Sunday, October 25
Rustum Roy Lecture
“Engineering Education and the Challenges of the 21st Century”
Dr. Charles M. Vest
President National Academy of Engineering
President Emeritus, Massachusetts Institute of Technology
2101 Constitution Avenue, N.W.
Washington, D. C.
Abstract: This is the most exciting time for engineering and science in human history. A new generation of engineers will be inspired by the great human challenges of this century. Globalization and the changing nature of science and technology are driving change and opportunity in higher education, R&D, and innovation. R&D spending is smeared nearly uniformly around the world, and new players are rapidly emerging. Higher Education is globalizing in both planned and unplanned ways, enabled by information technology and driven by economic and social change.
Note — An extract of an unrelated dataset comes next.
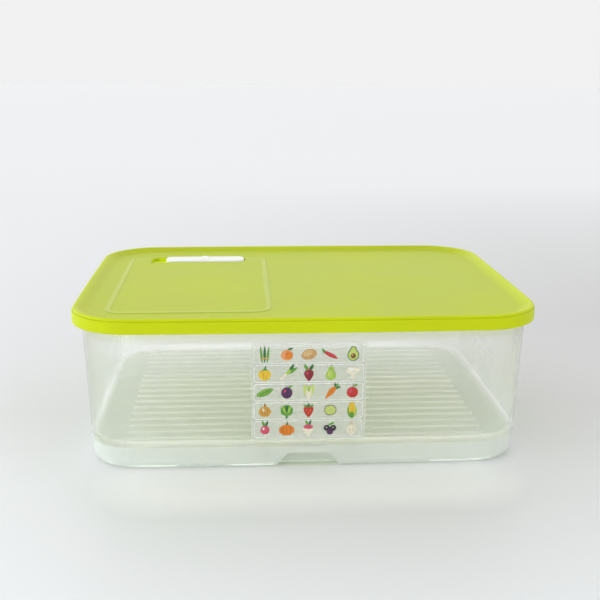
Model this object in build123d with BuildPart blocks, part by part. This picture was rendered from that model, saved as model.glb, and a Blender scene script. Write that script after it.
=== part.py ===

Our innovation system may be due for another major transformation. Do our universities have new responsibilities? Can we pull it off?
Tuesday, October 27
Arthur L. Friedberg Memorial Lecture
“Ceramics in a 21st Century Materials World”
Gary Fischman, PhD, The National Academies
National Materials Advisory Board
Washington, DC 20001
Abstract:From the beginning the 20th century to its end, the ways in which we perceived, viewed, studied, taught and engineered materials changed enormously. Ceramics went from infancy to a science based technology alongside metallurgy. In that time we saw the emergence of other materials technologies such as engineered composites, polymers and biologics. Putting our growing understanding of ceramics, metals, polymers and composites together, we have moved to a more integrated and complex worldview that discusses materials science and engineered materials. As we move into the 21st century, many of the ways in which we analyzed, modeled and engineered ceramics is changing rapidly giving way to new and other ways of developing our materials. In this year’s Friedberg lecture, some of these changes will be reviewed as they pertain to and might affect materials science and engineering in the future.
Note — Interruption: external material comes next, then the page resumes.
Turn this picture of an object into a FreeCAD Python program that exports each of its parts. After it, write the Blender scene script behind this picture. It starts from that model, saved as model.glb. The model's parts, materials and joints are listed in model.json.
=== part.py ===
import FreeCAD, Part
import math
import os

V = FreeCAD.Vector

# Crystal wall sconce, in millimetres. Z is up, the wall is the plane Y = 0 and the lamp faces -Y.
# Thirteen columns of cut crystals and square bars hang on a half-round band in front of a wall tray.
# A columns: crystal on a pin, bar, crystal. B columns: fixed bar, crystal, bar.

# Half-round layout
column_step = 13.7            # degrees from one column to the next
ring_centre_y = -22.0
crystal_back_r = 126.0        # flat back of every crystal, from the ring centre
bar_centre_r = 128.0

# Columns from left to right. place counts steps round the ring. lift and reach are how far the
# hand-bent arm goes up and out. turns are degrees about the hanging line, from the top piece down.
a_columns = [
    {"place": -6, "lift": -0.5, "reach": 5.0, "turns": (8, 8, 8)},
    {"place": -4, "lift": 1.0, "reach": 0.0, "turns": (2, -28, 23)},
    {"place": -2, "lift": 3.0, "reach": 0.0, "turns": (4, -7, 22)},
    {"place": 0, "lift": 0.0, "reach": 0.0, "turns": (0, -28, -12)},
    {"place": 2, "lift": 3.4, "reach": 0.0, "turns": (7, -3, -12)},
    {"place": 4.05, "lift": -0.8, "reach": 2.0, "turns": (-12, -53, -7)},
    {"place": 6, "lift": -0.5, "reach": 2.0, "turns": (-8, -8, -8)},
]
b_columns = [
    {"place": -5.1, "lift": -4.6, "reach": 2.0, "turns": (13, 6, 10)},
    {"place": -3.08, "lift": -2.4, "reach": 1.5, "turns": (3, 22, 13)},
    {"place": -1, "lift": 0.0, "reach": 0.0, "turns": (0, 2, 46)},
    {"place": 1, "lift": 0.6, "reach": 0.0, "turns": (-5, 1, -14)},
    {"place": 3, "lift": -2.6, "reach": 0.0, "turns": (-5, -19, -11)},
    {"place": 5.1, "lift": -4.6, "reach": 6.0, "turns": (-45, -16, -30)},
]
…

Edward Orton Jr. Memorial Lecture
“Innovations through Ceramic Processing by Tailoring Solid-Liquid and Solid-Gas Interfaces”
Ludwig J. Gauckler, ETH Zurich
Inorganic Nonmetallic Materials
Wolfgang- Pauli Str. 10, Zurich
Abstract:Tailoring the solid-gas and solid-liquid interfaces of particles by organics offers plenty of possibilities to generate composite materials via colloid chemistry spanning with their microstructural dimensions over several orders of magnitude. New composite materials derived from foams emulsions and polymer-ceramic combinations are possible and open up new applications. Some concepts to use functionalized interfaces in colloid technology for ceramic processing will be illustrated by a few examples. Manipulating surface potential and Debye length of colloid particles using enzymatic catalyzed reactions can be used to convert a stable colloid sol to a coagulated stiff gel for the formation of complex shaped ceramic components. The resulting ceramic components show extremely good mechanical properties and unusual high reliability. Colloid chemistry combined with micro patterning enables hundreds of tiny gas sensors to be integrated in arrays for hitherto unprecedented density. Such micro-sensors on silicon and silicon nitride micro hot plates can operate as electronic noses to analyze gases.
Wednesday, October 28
Robert B. Sosman Award and Lecture
“Measuring and Interpreting the Three-Dimensional Structure of Grain Boundary Networks”
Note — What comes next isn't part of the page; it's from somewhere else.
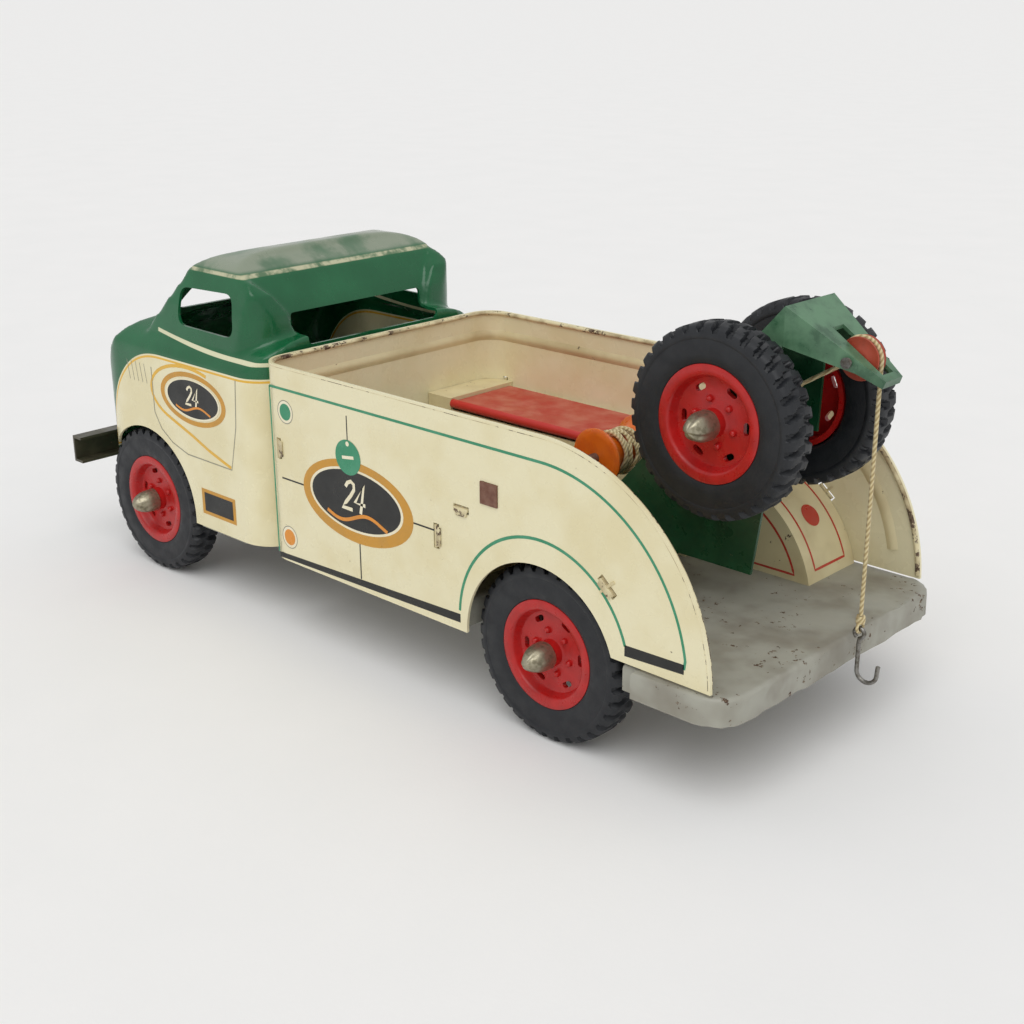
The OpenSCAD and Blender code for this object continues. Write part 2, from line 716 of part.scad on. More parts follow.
// Draws a section, given as [y, z] points, along X.
module along_x(x0, x1) {
    translate([x0, 0, 0]) rotate([90, 0, 90]) linear_extrude(x1 - x0) children();
}

module cab_plan(t, low, high, rear, half) {
    translate([0, 0, low]) linear_extrude(high - low)
        plan_outline(rear + t, nose_x - t, half - t, cab_corner - t, nose_corner - t);
}

module lower_body(t) {
    low = cab_low - (t > 0 ? 1 : 0);
    intersection() {
        cab_plan(t, low, hood_z + 1, cab_rear_x, cab_w / 2);
        across_y(-far / 2, far) polygon(concat([[cab_rear_x, low], [nose_x - t - 0.3, low]],
            [for (a = [0:6:90]) [nose_x - nose_l + (nose_l - t) * pow(cos(a), 0.83),
                nose_centre_z + (hood_z - nose_centre_z - t) * pow(sin(a), 0.83)]],
            [[cab_rear_x, hood_z - t]]));
        along_x(cab_rear_x - 1, nose_x + 1) polygon(concat([[-cab_w / 2 + t, low], [cab_w / 2 - t, low]],
            arch(-cab_w / 2 + t, cab_w / 2 - t, hood_edge_z, hood_z - hood_edge_z - t)));
    }
}

module greenhouse(t) {
    low = shoulder_z - (t > 0 ? 14 : 6);
    intersection() {
        cab_plan(t, low, roof_z + 1, house_rear_x, house_half);
        across_y(-far / 2, far) polygon(concat([[house_rear_x + t, shoulder_z + 4], [house_rear_x + t, low],
            [glass_base_x + 8 - t, low], [glass_base_x - t, shoulder_z + 2.5]],
            arch(roof_rear_x + t, roof_front_x - t, eave_z, roof_z - eave_z - t)));
        along_x(cab_rear_x - 1, nose_x + 1) polygon(concat([[-house_half + t, shoulder_z],
            [-house_half + t, low], [house_half - t, low], [house_half - t, shoulder_z]],
            arch(-eave_half + t, eave_half - t, eave_z, roof_z - eave_z - t)));
    }
}

window_low_z = tyre_r + 87;
window_high_z = eave_z - 4;
rear_window_half = 37.5;
post = 9;

module cab_windows() {
    across_y(-far / 2, far)
        polygon([[roof_rear_x + 2.5, window_low_z], [roof_front_x + 3.5, window_low_z + 0.5],
            [roof_front_x + 2.5, window_high_z - 1.5], [roof_rear_x + 5, window_high_z]]);
    translate([cab_rear_x - 10, -rear_window_half, shoulder_z + 4]) cube([30, 2 * rear_window_half, 13]);
    along_x(roof_front_x - 8, nose_x)
        polygon([[-cab_w / 2 + post, shoulder_z + 10], [cab_w / 2 - post, shoulder_z + 10],
            [eave_half - post, eave_z - 2], [-eave_half + post, eave_z - 2]]);
}

module cab_shell() {
    color("#2f7d52") difference() {
        union() {
            lower_body(0);
            greenhouse(0);
        }
        lower_body(sheet);
        greenhouse(sheet);
        cab_windows();
        translate([front_x, 0, tyre_r]) rotate([90, 0, 0]) cylinder(r = arch_r, h = far, center = true);
        translate([cab_rear_x - 10, -neck_half - free_gap, cab_low - 1])
            cube([30, 2 * (neck_half + free_gap), deck_z + free_gap - cab_low + 1]);
        for (side = [-1, 1])
            translate([nose_x - 12, side * arm_y - arm_w / 2 - free_gap, deck_z - free_gap])
                cube([20, arm_w + 2 * free_gap, arm_t + 2 * free_gap]);
    }
}

chassis();
axle_bracket(front_x);  // front_axle_bracket
axle_bracket(rear_x);  // rear_axle_bracket
bumper();
cab_shell();
bed_shell();
toolbox();  // left_toolbox
mirror([0, 1, 0]) toolbox();  // right_toolbox
lid();  // left_lid
mirror([0, 1, 0]) lid();  // right_lid
hinge_wire();  // left_hinge_wire
mirror([0, 1, 0]) hinge_wire();  // right_hinge_wire
boom();
on_boom() translate([spare_x, 0, spare_z]) axle(spare_axle_half);  // spare_axle
on_boom() axle_cap_pair(spare_x, spare_half, spare_z);  // spare_axle_caps
on_boom() at_wheel(spare_x, 1, spare_half, spare_z) tyre();  // left_spare_tyre
on_boom() at_wheel(spare_x, 1, spare_half, spare_z) hub();  // left_spare_hub
on_boom() at_wheel(spare_x, -1, spare_half, spare_z) tyre();  // right_spare_tyre
on_boom() at_wheel(spare_x, -1, spare_half, spare_z) hub();  // right_spare_hub
translate([front_x, 0, tyre_r]) axle(axle_half);  // front_axle
translate([rear_x, 0, tyre_r]) axle(axle_half);  // rear_axle
axle_cap_pair(front_x, track / 2, tyre_r);  // front_axle_caps
axle_cap_pair(rear_x, track / 2, tyre_r);  // rear_axle_caps
at_wheel(front_x, 1, track / 2, tyre_r) tyre();  // front_left_tyre
at_wheel(front_x, 1, track / 2, tyre_r) hub();  // front_left_hub
at_wheel(front_x, -1, track / 2, tyre_r) tyre();  // front_right_tyre
at_wheel(front_x, -1, track / 2, tyre_r) hub();  // front_right_hub
at_wheel(rear_x, 1, track / 2, tyre_r) tyre();  // rear_left_tyre
at_wheel(rear_x, 1, track / 2, tyre_r) hub();  // rear_left_hub
at_wheel(rear_x, -1, track / 2, tyre_r) tyre();  // rear_right_tyre
at_wheel(rear_x, -1, track / 2, tyre_r) hub();  // rear_right_hub
winch_rod();
winch_spool();
line_winding();
winch_bush();  // left_winch_bush
mirror([0, 1, 0]) winch_bush();  // right_winch_bush
tip_pulley();
pulley_pin();
line_tube(fill(route_run));  // tow_line_run
tow_line_drop();
line_knot();
tow_hook();
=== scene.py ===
# %% [markdown]
# A pressed-steel toy tow truck, dressed piece by piece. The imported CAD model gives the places, the
# sizes and the motion. Here each sheet, casting, moulding and cord gets the shape and the finish that
# the eye expects, and everything rides on the CAD's bodies.

# %% Load the frame
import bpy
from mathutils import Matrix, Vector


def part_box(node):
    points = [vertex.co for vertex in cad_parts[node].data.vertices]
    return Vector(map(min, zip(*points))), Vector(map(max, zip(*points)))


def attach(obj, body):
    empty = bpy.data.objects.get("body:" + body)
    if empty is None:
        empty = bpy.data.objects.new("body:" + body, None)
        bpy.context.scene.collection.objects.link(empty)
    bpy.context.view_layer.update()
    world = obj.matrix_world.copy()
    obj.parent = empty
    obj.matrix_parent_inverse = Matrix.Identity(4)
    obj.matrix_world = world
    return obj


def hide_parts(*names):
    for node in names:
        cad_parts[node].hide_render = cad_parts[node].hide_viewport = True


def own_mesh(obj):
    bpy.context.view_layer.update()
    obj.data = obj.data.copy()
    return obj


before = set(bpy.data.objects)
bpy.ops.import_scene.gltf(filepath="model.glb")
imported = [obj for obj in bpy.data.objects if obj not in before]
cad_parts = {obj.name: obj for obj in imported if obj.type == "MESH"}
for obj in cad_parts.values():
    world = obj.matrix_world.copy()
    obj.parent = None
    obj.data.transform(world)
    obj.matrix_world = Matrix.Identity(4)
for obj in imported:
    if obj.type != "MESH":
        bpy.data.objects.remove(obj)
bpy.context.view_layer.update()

import math
import random
import bmesh
import bpy
from mathutils import Matrix, Vector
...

Gregory S. Rohrer, Carnegie Mellon University
Department of Materials Science and Engineering
5620 Aylesboro Ave.
Pittsburgh, PA 15213-3890 Pittsburgh, PA 15217
Abstract:Recently developed techniques to measure and simulate the structure and evolution interfacial networks in three dimensions have the potential to revolutionize our ability to predict and control the microstructures of polycrystals and interface dominated materials properties. This presentation will focus on the interpretation of recent three dimensional orientation mapping experiments carried out in a dual beam, focused ion beam SEM. The experiments confirm a strong connection between the relative energies of grain boundaries and the frequency with which they occur in microstructures. They also show that during microstructure evolution, relatively higher energy grain boundaries are more likely to be shrinking while lower energy interfaces are more likely to be growing. These processes can lead to a steady state distribution of grain boundaries that is influenced as much by the relative grain boundary energies as by the exact processing conditions. In this talk, the results of experiments and simulations are discussed in terms of a simple theory for the development of steady state, characteristic interface distributions. Possible routes to control interface distributions will be discussed and future challenges will be highlighted.